Amy Fluker, a history professor at YSU whose research focuses on war memorials and host of the Reeder Speaker Series, noted that what stands out to her about the memorial is its ability to connect the campus to larger events.
“[War monuments] are generally placed in spots where they can be seen and appreciated. Think of our union soldier monument downtown on Federal Street; there’s nothing particular that happened at that spot connecting the monument to the history,” she said. “In this case, our 9/11 memorial was constructed to symbolize the World Trade Center and the Pentagon as well as a very real connection to a graduate who was part of this community. There’s a heartfelt connection beyond, ‘This event happened and we can all connect to it in some way.’ ”
What also stands out, Fluker said, is the amount of text involved in the memorial. The marker memorializing Lynch features a brief biography and images of Congressional honors for the YSU alumnus. On the other marker is a timeline of events on 9/11, pictures of newspaper front pages from national and local outlets including The Jambar and a short explanation of the memorial.
“The ability to provide that context is huge to anyone who wasn’t born or who’s too young to remember that day’s events,” Spano said.
In addition to the memorial itself, the University Archive at Maag Library also has a trove of documents related to the local response to 9/11, as well as documents from the Lynch family.
But what’s most important to Spano is that it isn’t just a place to remember the attacks that killed 2,977 and injured 25,000 more – not counting the long-term health consequences. It’s that the memorial honors someone that all Penguins can relate to. Lynch was a YSU student just like the hundreds of people who walk past the markers every day.

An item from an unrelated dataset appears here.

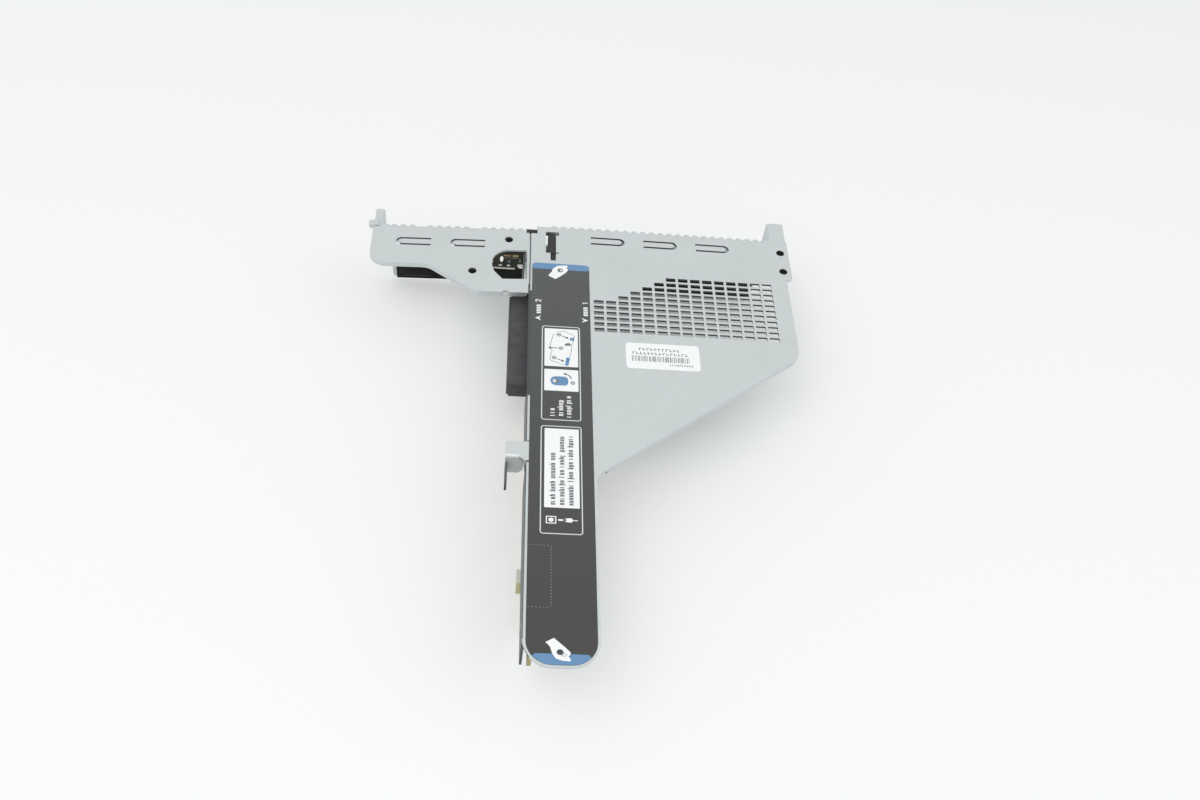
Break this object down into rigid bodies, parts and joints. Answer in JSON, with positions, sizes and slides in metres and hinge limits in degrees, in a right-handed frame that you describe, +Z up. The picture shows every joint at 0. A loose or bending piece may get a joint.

“From talking with Jackie and the history department, he was a caring man. He cared a lot about his family, about his two daughters. He made a difference in their lives. Jackie would tell me stories about how great of a husband and father he was,” Spano recalled. “It was a perfect match in heaven and when I talked to Jackie, I felt that he was a knight in shining armor to her. In talking to his friends, I got the sense that he was just the kind of person who gave back a lot.”